The traditional viewpoint about the relationship between income distribution and economic growth suggests that income distribution has no significant effect on macroeconomic activities and economic growth. The observed relationship between inequality and economic growth was interpreted as capturing the effect of the growth process on the distribution of income, rather than the effect of the distribution of income on the growth process. This viewpoint, as exemplified by the representative agent approach to macroeconomics, dominated the field of macroeconomics and economic growth until late 1980s.

 

This traditional viewpoint had been challenged in the 1990s. Theories and subsequently empirical evidence have demonstrated that income distribution has a significant impact on the growth process. The field has attracted dozens of leading researchers in the 1990s. Hundreds theoretical and empirical papers have been written on the subject, and in 1995 the NBER established a research group on the subject that I have co-directed.

 
This important research field was pioneered by Galor and Zeira (1993). The World Bank states in the description of the literature on inequality and growth: "In the 1990s, the classical view that distribution (one aspect of which is measured by inequality indices) is not only a final outcome, but in fact plays a central role in determining other aspects of economic performance, has come back into fashion. While many economists often start working on a topic at the same time, much of the credit for pioneering this line of enquiry must go to Oded Galor and Joseph Zeira."
(Link)


Galor and Zeira (1993) argue that income distribution plays an important role in the determination of aggregate economic activity and economic growth. In contrast to the representative agent approach that has dominated the field of macroeconomics for several decades, this study analyzes the role of heterogeneity in the determination of macroeconomic behavior. The research demonstrated that in the presence of capital markets imperfections and local non-convexities in the production of human capital, income distribution affects aggregate output in the long run, as well as in the short-run. The research developed the hypothesis that equality in sufficiently wealthy economies stimulates investment in human capital and in individual specific projects, and enhances economic growth – whereas inequality promotes growth in sufficiently poor economies, a prediction that was confirmed by initial empirical studies.

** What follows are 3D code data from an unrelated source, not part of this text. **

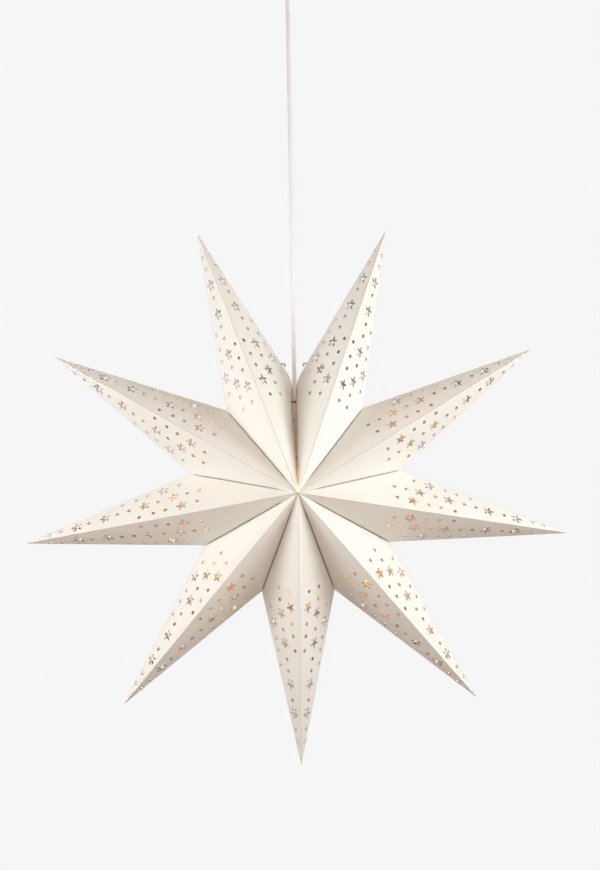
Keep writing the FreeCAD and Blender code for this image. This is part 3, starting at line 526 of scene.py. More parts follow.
# how near the grid comes to folds, valley and holes, and a hole's darker ring to a fold
FOLD_GAP, VALLEY_GAP, HOLE_GAP, HOLE_RIM_GAP = 2.2, 3.8, 1.4, 0.3
FAR = 9.0  # stands for any distance at which a mark doesn't show


def hole_outlines(corners):
    """Outlines of the stars and dots in the flat panel with these corners: tip, centre, valley."""
    sizes = bpy.context.scene.paper_star
    ends = np.array([-ARM_END, ARM_END, math.pi / STAR_ARMS])
    turn = np.arange(STAR_ARMS)[:, None] * math.tau / STAR_ARMS + math.pi + ends
    turn = turn.ravel()
    reach = sizes.star_hole / MM * np.tile([1.0, 1.0, STAR_WAIST], STAR_ARMS)
    star = np.stack([reach * np.cos(turn), reach * np.sin(turn)], axis=-1)
    turn = np.arange(DOT_SIDES) * math.tau / DOT_SIDES
    dot = sizes.round_hole / MM * np.stack([np.cos(turn), np.sin(turn)], axis=-1)
    sides = corners[1:]
    return ([middle + star for middle in PUNCHED_STARS @ sides]
            + [middle + dot for middle in PUNCHED_DOTS @ sides])


def widened(outline, distance):
    """Closed outline with its sides moved outwards: corner c goes to c + (n + m) d / (1 + n . m),
    where n and m are the outward normals of its two sides and d is the distance. The outline runs
    anticlockwise."""
    ahead = np.roll(outline, -1, axis=0) - outline
    ahead = ahead / np.linalg.norm(ahead, axis=1, keepdims=True)
    normal = np.stack([ahead[:, 1], -ahead[:, 0]], axis=-1)
    before = np.roll(normal, 1, axis=0)
    return outline + (normal + before) * distance / (1 + (normal * before).sum(axis=1))[:, None]


def side_distance(points, start, end):
    """Distance of each point from the line through start and end."""
    along = (end - start) / np.linalg.norm(end - start)
    off = points - start
    return np.abs(off[:, 0] * along[1] - off[:, 1] * along[0])


def within(points, outline):
    """True for each point inside the closed outline, by counting the sides to its right."""
    x, y = points[:, :1], points[:, 1:]
    a, b = outline, np.roll(outline, -1, axis=0)
    spans = (a[None, :, 1] > y) != (b[None, :, 1] > y)
    rise = np.where(b[:, 1] == a[:, 1], 1e-12, b[:, 1] - a[:, 1])
    crossing = a[None, :, 0] + (y - a[None, :, 1]) * ((b - a)[:, 0] / rise)[None, :]
    return (spans & (x < crossing)).sum(axis=1) % 2 == 1


def steps_between(start, end, count):
    """count points at even steps from start towards end, without end."""
    return start + (end - start) * np.linspace(0, 1, count + 1)[:-1, None]


def panel_border(corners, lip):
    """Closed outline of a flat panel: ridge, valley side and outer fold.

    Where lip is true the corner C at the top of the seam becomes (1-t)^2 A + 2t(1-t) C + t^2 B,
    with A on the valley side and B on the outer fold."""
    tip, centre, valley = corners
    ridge = steps_between(tip, centre, 32)
    if not lip:
        return np.concatenate([ridge, steps_between(centre, valley, 24),
                               steps_between(valley, tip, 24)])
    corner = bpy.context.scene.paper_star.lip_round / MM
    low = valley + (centre - valley) / np.linalg.norm(centre - valley) * corner
    high = valley - valley / np.linalg.norm(valley) * corner
    t = np.linspace(0, 1, 9)[:-1, None]
    curve = (1 - t) ** 2 * low + 2 * t * (1 - t) * valley + t ** 2 * high
    return np.concatenate([ridge, steps_between(centre, low, 32), curve,
                           steps_between(high, tip, 24)])


def panel_fill(corners, border, holes):
    """Points inside a flat panel: a staggered grid, rows beside the valley for its rounded edge,
    and a ring round each hole for the darker rim drawn there."""
    tip, centre, valley = corners
    x, y = np.meshgrid(np.arange(0, centre[0], GRID_STEP), np.arange(0, valley[1], GRID_STEP * 0.87))
    x = x + GRID_STEP / 2 * (np.arange(len(x)) % 2)[:, None]
    grid = np.stack([x.ravel(), y.ravel()], axis=-1)
    from_folds = np.minimum(side_distance(grid, tip, centre), side_distance(grid, tip, valley))
    from_valley = side_distance(grid, centre, valley)
    grid = grid[(from_folds > FOLD_GAP) & (from_valley > VALLEY_GAP)]
    deep = side_distance(tip[None], centre, valley)[0]
    rows = [centre + (tip - centre) * gap / deep
            + (valley - centre) * (1 - gap / deep) * np.linspace(0.01, 0.93, 42)[:, None]
            for gap in VALLEY_ROWS]
    inner = np.concatenate([grid] + rows)
    middles = np.array([hole.mean(axis=0) for hole in holes])
    reach = np.array([np.abs(hole - hole.mean(axis=0)).max() for hole in holes])
    from_holes = np.linalg.norm(inner[:, None] - middles[None], axis=2) - reach[None]
    inner = inner[from_holes.min(axis=1) > HOLE_GAP]
    rings = np.concatenate([widened(hole, HOLE_RIM) for hole in holes])
    from_folds = np.minimum(side_distance(rings, tip, centre), side_distance(rings, tip, valley))
    inner = np.concatenate([inner, rings[from_folds > HOLE_RIM_GAP]])
    return inner[within(inner, border)]


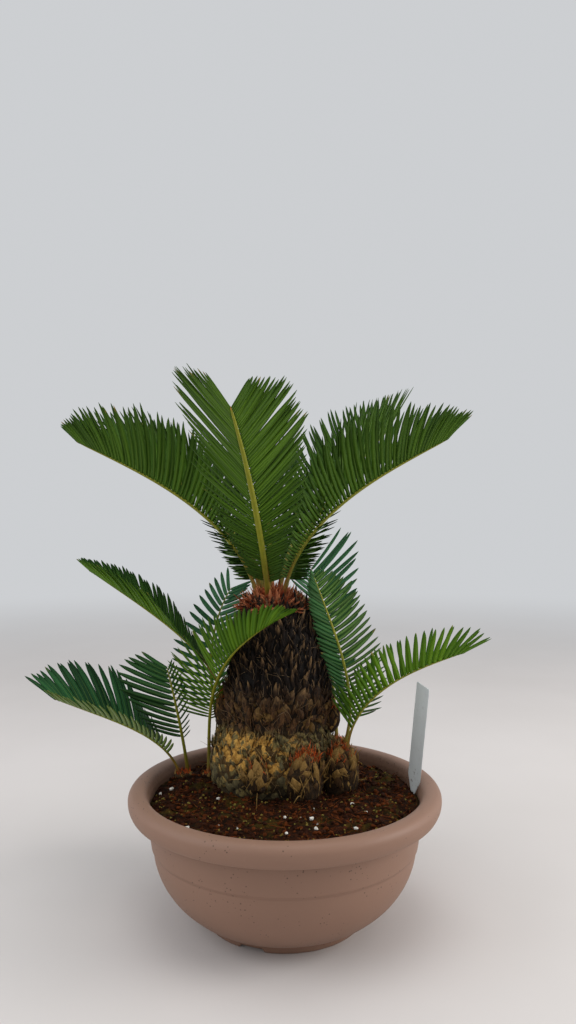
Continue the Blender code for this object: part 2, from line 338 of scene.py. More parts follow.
def spiral(table, low, high, cell):
    # heights and turns of a golden-angle spiral; its climb leaves each scale its cell of area
    z = np.linspace(low, high, 600)
    radius = np.interp(z, table[:, 0], table[:, 3])
    count = np.cumsum(math.tau * radius / readAt(cell, z)) * (z[1] - z[0])
    index = np.arange(int(count[-1]))
    return np.interp(index, count, z), index * math.radians(goldenAngle)


def lathe(profile, turns, finish):
    # profile of radius and height carried round the upright axis, then changed by the finish
    # function; both ends closed flat
    shape = np.array(profile, float)
    turn = np.arange(turns) / turns * math.tau
    radius = shape[:, 0, None]
    points = np.stack([radius * np.cos(turn), radius * np.sin(turn),
                       shape[:, 1, None] + 0 * turn], -1)
    return finish(points, turn), tubeFaces(len(shape), turns)


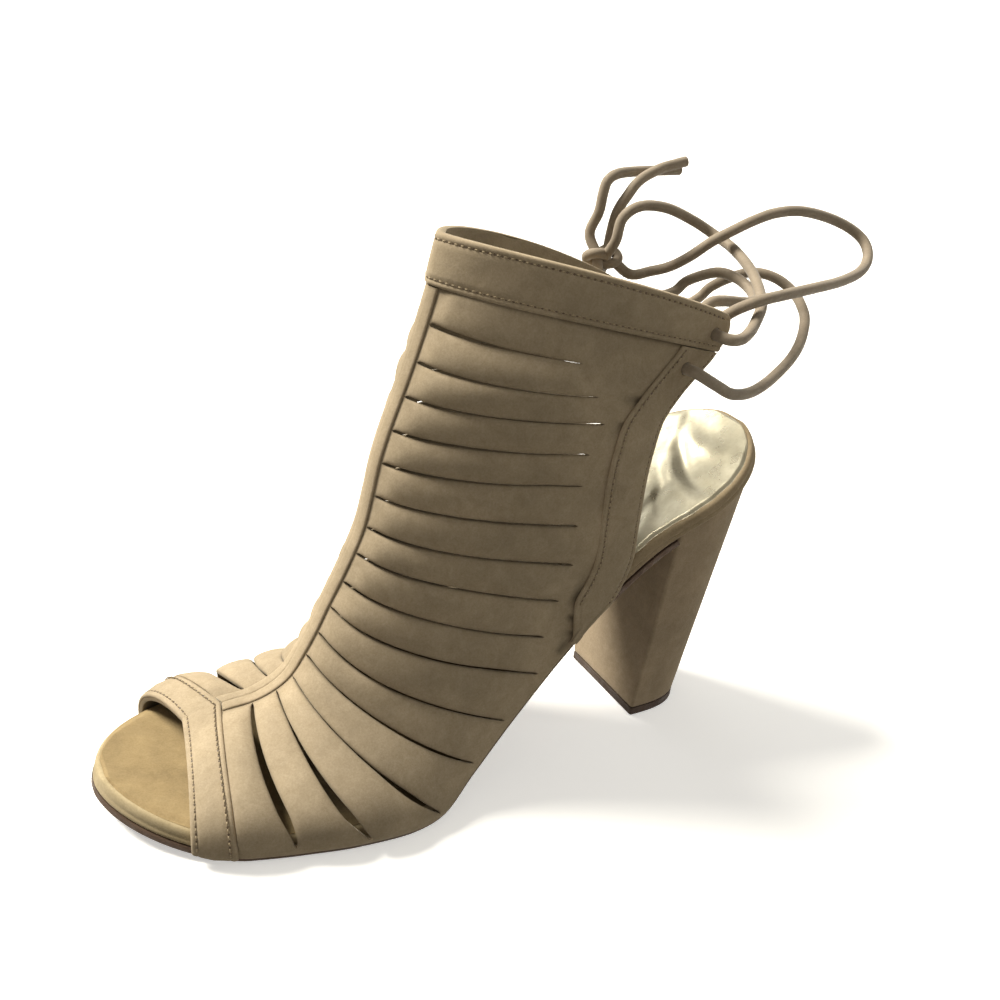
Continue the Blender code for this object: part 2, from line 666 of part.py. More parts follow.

Recently, Galor and Moav (2004) developed a unified theory for the dynamic implications of income inequality on the process of development. The proposed theory, developed argues that the replacement of physical capital accumulation by human capital accumulation as a prime engine of economic growth has changed the qualitative impact of inequality on the process of development. In early stages of industrialization, as physical capital accumulation is a prime source of economic growth, inequality enhances the process of development by channeling resources towards individuals whose marginal propensity to save is higher. In later stages of development, however, as the return to human capital increases due to capital-skill complementarity, human capital becomes the prime engine of growth, and equality, in the presence of credit constraints, stimulates investment in human capital and promotes economic growth. As wages increase, however, credit constraints become less binding, differences in the marginal propensity to save decline, and the aggregate effect of income distribution on the growth process becomes, therefore, less significant.


The proposed theory provides an intertemporal reconciliation between the conflicting viewpoints about the effect of inequality on economic growth. It suggests that the classical viewpoint, regarding the positive effect of inequality on the process of development, reflects the state of the world in early stages of industrialization, when physical capital accumulation was the prime engine of economic growth. In contrast, the credit market imperfection approach regarding the positive effect of equality on economic growth reflects later stages of development when human capital accumulation becomes a prime engine of economic growth, and credit constraints are largely binding. The unified setting, therefore, generates the insight that, for the currently developed economies, the domination of the credit market imperfection channel is an inevitable by-product of the domination of the classical mechanism in early stages of development.


The theory generates a testable implication about the effect of inequality on economic growth, which may provide a greatly needed theoretical guidance in order to resolve the empirical controversy about this relationship. In contrast to the credit markets imperfection approach that suggests that the effect of inequality depends on the country's level of income (i.e., inequality is beneficial for poor economies and harmful for rich ones), the current research suggests that the effect of inequality on growth depends on the relative return to physical and human capital. In economies in which the return to physical capital is relatively larger than the return to human capital, inequality is beneficial for economic growth, whereas in economies in which the return to human capital is relatively higher and credit constraints are largely binding, equality is beneficial for economic growth. Hence, although the replacement of physical capital accumulation by human capital accumulation as a prime engine of economic growth in the currently developed economies is instrumental for the understanding of the role of inequality in their process of development, the main insight of the paper is relevant for the currently less developed economies that have evolved differently. In the currently LDCs, the presence of international capital inflow diminishes the role of inequality in stimulating physical capital accumulation. Moreover, the adoption of skilled-biased technologies increases the return to human capital and, thus, given credit constraints, strengthens the positive effect of equality on human capital accumulation and economic growth.